Como achatar a curva

De acordo com a endocrinologista Patrícia Moreira Gomes, diretora da Sociedade Brasileira de Endocrinologia e Metabologia Regional São Paulo – SBEM-SP, há algumas estratégias simples e universais que podem controlar os níveis de glicose no sangue de forma eficaz e sustentável.

A primeira dica é que a ordem do que comemos importa e devemos optar por consumir fibras e proteínas antes dos carboidratos. Se for comer um prato com massa e brócolis, por exemplo, começar pelo vegetal é o ideal. Isso porque as fibras retardam a digestão e a absorção de carboidratos, ajudando a manter níveis de glicose estáveis. O mesmo acontece com gorduras, como castanhas e abacate, e vale adicioná-las no cardápio. 
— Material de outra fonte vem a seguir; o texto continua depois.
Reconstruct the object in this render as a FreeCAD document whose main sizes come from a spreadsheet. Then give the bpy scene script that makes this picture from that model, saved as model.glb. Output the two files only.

Movimentar o corpo depois das refeições também pode ser útil. Uma caminhada leve de 10 minutos já é o suficiente para fazer com que a glicose que acabou de ingerir vá para os músculos em vez de criar um pico. Caso não tenha essa possibilidade, alguns agachamentos, flexões e até dançar sua música preferida funcionam. O importante é mexer o corpo. 

Outras maneiras de controlar o açúcar no sangue incluem a velha e boa redução do açúcar adicionado à dieta, a escolha por alimentos com baixo índice glicêmico, como legumes, grãos integrais e vegetais, e evitar o exagero de carboidratos refinados – aqueles que no processo industrial tiveram as fibras, proteínas, vitaminas retiradas.

Mas vale lembrar que, embora tenha uma grande influência, a comida não é o único gatilho que pode afetar o açúcar no sangue. “Ter uma rotina regular de exercícios, controlar o estresse, manter-se hidratado e dormir bem são outros fatores que podem impactar nos níveis de glicose”, completa a nutróloga Marcella Garcez, mestre em Ciências da Saúde pela PUCPR e docente da Associação Brasileira de Nutrologia.